In yet another one of the many stop-the-world-I-want-to-get-off moments the last 12 months has thrown at humankind, Kiss bassist Gene Simmons has announced himself as the god of cryptocurrency Dogecoin.
For the uninitiated, cryptocurrencies are digital assets that exist outside the control of central banking systems. Protected by cryptography, they’re meant to be secure, and immune to both counterfeiting and Government interference. The most famous example is Bitcoin, which launched in 2008, and whose market value has grown from $0.30 per coin in 2011 to over $40,000 per coin this week.
Dogecoin is a more recent example, launched in 2013 as a joke cryptocurrency by two programmers who intended it to parody the thousands of currencies that had sprung up in Bitcoin’s wake.
Other currencies include PotCoin, designed for the legal cannabis industry and promoted by former basketball star Dennis Rodman, Trumpcoin, which promises to “support patriots around the world”, and Mooncoin, whose limited supply is based upon the average distance from the Earth to the moon.
Where were we? Oh yeah, Gene Simmons.
The God of Thunder has hitched his wagon to Dogecoin, joining fellow investors Snoop Dogg and Tesla founder Elon Musk in taking to social media to promote the currency, whose price was sent soaring last month by the same Reddit users responsible for the GameSpot debacle. He also posted a picture of himself with the caption “God of Dogecoin”.
In an interview with bitcoin.com, Simmons said, “I don’t believe for a second that most people understand what cryptocurrency is, what it is designed to do, but it is immediate and you don’t have to deal with banks – I like that.”
If this is all too confusing, welcome to the club. Just be advised that the value of your investments can go up as well as down, and only invest what you can afford to lose.
In other Gene Simmons news, the bassist has revived his “rock is dead” theory, blaming its apparent demise on “young people.”
“The culprits are the young fans,” Simmons told New York’s Q104.3 radio last week. “You killed the thing that you love.
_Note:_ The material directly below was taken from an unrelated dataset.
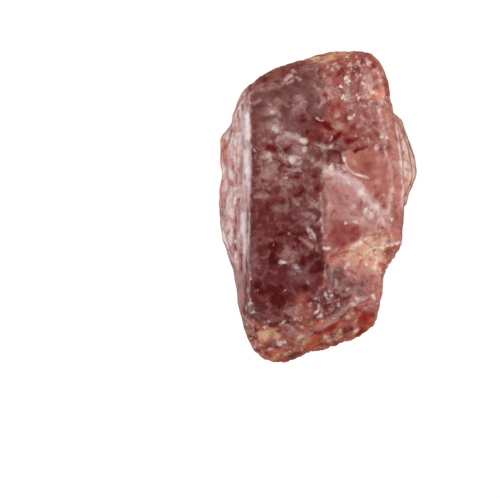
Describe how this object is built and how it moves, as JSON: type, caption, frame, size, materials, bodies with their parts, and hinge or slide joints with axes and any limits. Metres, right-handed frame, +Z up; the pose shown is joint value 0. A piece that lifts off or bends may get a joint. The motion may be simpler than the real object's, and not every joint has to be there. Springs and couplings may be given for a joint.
{
  "type": "spinel crystal",
  "caption": "Rough, water-worn spinel crystal in red and mauve, grown in layers and chipped, lying on its flat broken back.",
  "frame": {"origin": "on the flat face that the crystal rests on, under the middle of its box", "axes": "+Y along the crystal, towards its broad end; +X across it, towards the side with the small back lump; +Z up, out of the front face"},
  "size_m": [0.0072, 0.0112, 0.0054],
  "materials": {
    "spinel": "worn glassy crystal, red to mauve, cloudy, with pale edges"
  },
  "bodies": {
    "root": {"spinel_crystal": "spinel"}
  },
  "joints": []
}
Because as soon as streaming came in, you took away a chance for the new great bands who are there in the shadows, who can’t quit their day job ’cause you can’t make a dime putting your music out there, because when you download stuff, it’s one-hundredth or one-thousandth of one penny.”
“And so you’ve gotta have millions to millions, and even billions of downloads before you can make a few grand. And the fans have killed that thing. So the business is dead.”